TASK DETAILS: Look through the material below. Copy every line with the string "type" in it.

EXTRACTED RECORDS:
══════════

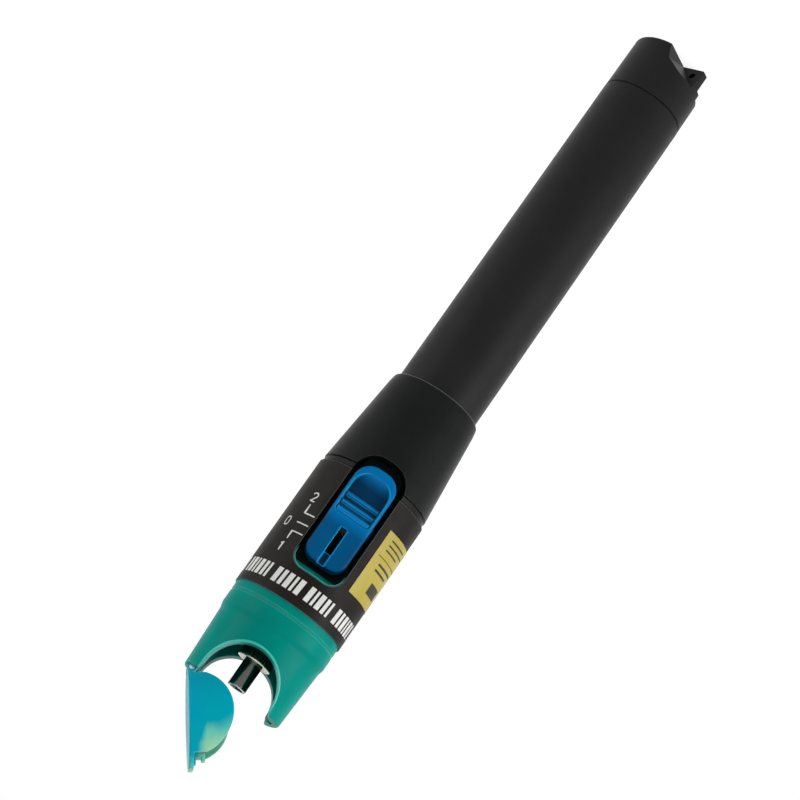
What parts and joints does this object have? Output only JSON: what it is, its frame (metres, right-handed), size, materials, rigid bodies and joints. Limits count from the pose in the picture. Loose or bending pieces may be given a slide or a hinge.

══════════

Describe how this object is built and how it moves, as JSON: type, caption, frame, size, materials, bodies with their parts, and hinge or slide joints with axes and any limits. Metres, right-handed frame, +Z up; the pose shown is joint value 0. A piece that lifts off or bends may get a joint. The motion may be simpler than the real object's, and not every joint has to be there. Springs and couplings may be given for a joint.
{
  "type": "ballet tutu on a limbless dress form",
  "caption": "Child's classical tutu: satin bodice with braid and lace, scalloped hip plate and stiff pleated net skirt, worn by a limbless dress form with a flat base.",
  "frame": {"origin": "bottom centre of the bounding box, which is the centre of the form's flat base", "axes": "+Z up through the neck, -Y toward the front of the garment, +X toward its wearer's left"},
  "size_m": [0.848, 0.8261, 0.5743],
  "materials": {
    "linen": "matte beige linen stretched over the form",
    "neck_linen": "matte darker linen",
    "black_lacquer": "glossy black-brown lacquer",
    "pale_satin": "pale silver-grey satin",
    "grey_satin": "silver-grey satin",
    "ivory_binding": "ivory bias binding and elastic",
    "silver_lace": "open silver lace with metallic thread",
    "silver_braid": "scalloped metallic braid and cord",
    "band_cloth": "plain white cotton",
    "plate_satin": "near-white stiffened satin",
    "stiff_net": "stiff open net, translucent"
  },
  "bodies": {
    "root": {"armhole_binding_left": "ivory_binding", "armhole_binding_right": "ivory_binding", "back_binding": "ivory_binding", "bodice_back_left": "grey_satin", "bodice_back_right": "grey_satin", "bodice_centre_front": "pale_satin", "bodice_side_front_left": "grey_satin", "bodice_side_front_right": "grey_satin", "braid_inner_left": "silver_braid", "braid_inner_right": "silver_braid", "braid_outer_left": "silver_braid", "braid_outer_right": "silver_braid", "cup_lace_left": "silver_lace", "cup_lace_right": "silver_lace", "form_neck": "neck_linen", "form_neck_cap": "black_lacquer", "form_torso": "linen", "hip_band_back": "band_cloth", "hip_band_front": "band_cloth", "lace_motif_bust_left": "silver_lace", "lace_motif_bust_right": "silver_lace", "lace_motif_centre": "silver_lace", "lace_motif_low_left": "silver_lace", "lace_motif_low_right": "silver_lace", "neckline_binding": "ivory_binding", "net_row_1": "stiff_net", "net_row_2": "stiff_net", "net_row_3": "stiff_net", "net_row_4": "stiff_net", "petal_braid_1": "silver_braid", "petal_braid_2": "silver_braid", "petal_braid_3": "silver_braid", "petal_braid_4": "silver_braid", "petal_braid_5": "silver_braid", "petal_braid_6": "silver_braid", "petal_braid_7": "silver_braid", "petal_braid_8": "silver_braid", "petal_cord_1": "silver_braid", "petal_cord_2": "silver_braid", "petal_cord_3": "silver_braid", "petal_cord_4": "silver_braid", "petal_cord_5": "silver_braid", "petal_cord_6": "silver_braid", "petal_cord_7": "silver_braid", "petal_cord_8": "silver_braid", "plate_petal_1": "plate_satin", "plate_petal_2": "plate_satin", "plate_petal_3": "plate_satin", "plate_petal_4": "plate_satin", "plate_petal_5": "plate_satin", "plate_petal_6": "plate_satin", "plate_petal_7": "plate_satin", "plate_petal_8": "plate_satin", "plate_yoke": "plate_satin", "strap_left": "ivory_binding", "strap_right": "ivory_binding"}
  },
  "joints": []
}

══════════

FINISHED EXERCISE:
Describe how this object is built and how it moves, as JSON: type, caption, frame, size, materials, bodies with their parts, and hinge or slide joints with axes and any limits. Metres, right-handed frame, +Z up; the pose shown is joint value 0. A piece that lifts off or bends may get a joint. The motion may be simpler than the real object's, and not every joint has to be there. Springs and couplings may be given for a joint.
  "type": "ballet tutu on a limbless dress form",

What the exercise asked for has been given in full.